>> START Dataset extract

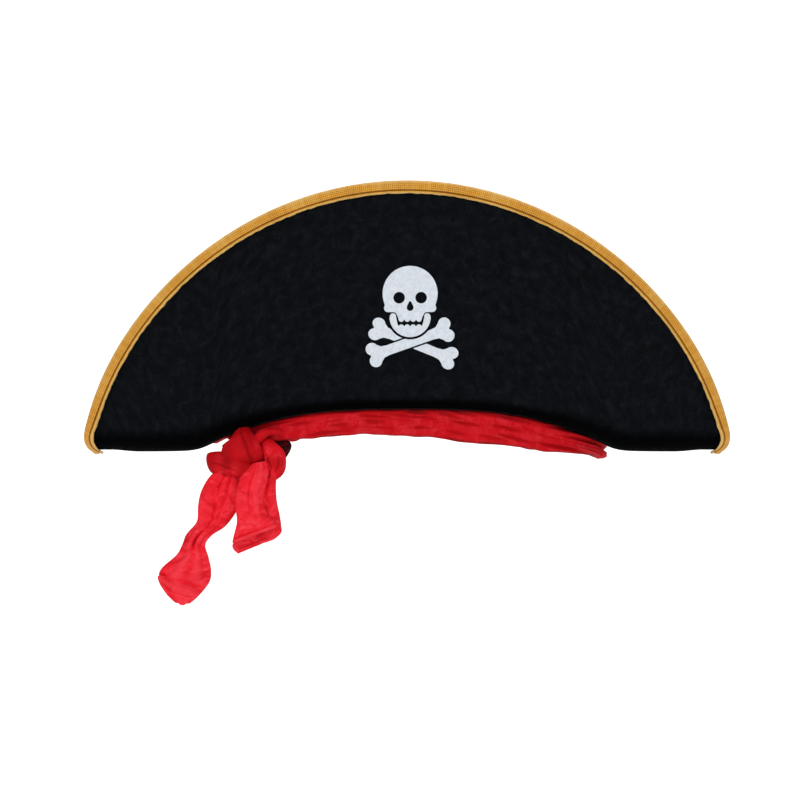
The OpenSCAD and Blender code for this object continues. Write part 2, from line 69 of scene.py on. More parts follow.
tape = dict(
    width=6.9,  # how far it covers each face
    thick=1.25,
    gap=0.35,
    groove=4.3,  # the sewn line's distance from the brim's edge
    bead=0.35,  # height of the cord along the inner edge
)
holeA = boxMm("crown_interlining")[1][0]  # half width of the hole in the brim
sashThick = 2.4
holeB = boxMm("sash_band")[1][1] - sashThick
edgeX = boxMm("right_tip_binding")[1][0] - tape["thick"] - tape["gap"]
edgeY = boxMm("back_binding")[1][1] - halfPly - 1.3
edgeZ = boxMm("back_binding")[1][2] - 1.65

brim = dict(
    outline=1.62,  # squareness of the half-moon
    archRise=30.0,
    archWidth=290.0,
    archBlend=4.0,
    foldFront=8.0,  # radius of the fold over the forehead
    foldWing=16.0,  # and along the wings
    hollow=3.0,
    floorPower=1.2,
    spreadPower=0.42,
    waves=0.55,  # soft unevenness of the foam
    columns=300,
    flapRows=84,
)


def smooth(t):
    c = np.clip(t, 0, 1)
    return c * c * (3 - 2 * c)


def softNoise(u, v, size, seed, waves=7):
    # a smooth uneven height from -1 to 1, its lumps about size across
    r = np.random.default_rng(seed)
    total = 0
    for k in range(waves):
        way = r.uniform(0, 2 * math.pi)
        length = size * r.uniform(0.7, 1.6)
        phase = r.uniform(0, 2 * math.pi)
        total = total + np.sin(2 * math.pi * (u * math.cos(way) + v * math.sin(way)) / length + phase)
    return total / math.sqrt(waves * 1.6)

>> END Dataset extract

▶ **Problem requirements**
Restate word for word only the lines running from the beginning of the data to the line holding "return c * c * (3 - 2 * c)", both included.

▶ **Written response**
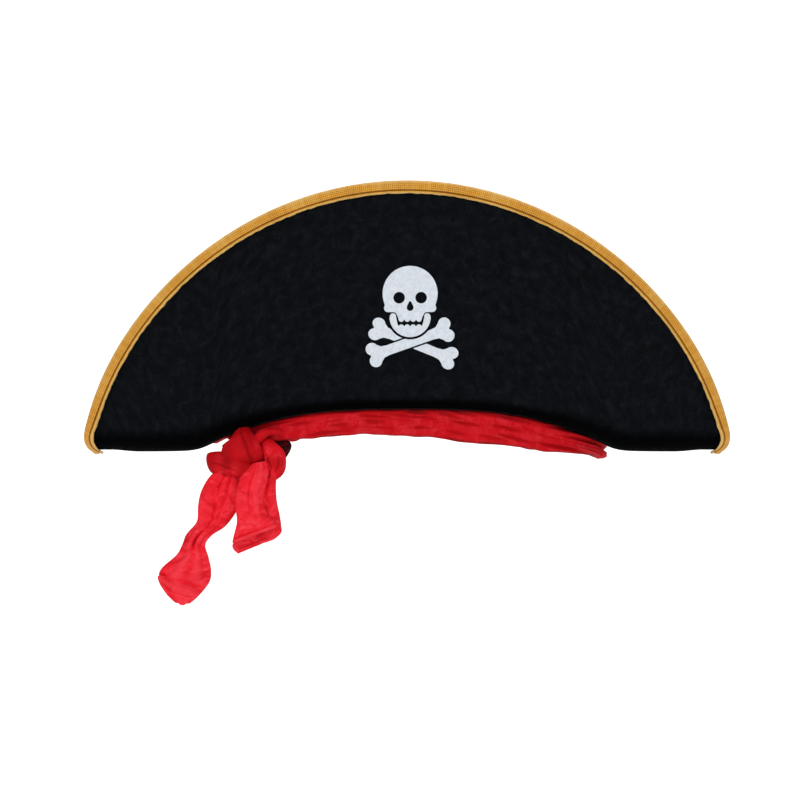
The OpenSCAD and Blender code for this object continues. Write part 2, from line 69 of scene.py on. More parts follow.
tape = dict(
    width=6.9,  # how far it covers each face
    thick=1.25,
    gap=0.35,
    groove=4.3,  # the sewn line's distance from the brim's edge
    bead=0.35,  # height of the cord along the inner edge
)
holeA = boxMm("crown_interlining")[1][0]  # half width of the hole in the brim
sashThick = 2.4
holeB = boxMm("sash_band")[1][1] - sashThick
edgeX = boxMm("right_tip_binding")[1][0] - tape["thick"] - tape["gap"]
edgeY = boxMm("back_binding")[1][1] - halfPly - 1.3
edgeZ = boxMm("back_binding")[1][2] - 1.65

brim = dict(
    outline=1.62,  # squareness of the half-moon
    archRise=30.0,
    archWidth=290.0,
    archBlend=4.0,
    foldFront=8.0,  # radius of the fold over the forehead
    foldWing=16.0,  # and along the wings
    hollow=3.0,
    floorPower=1.2,
    spreadPower=0.42,
    waves=0.55,  # soft unevenness of the foam
    columns=300,
    flapRows=84,
)


def smooth(t):
    c = np.clip(t, 0, 1)
    return c * c * (3 - 2 * c)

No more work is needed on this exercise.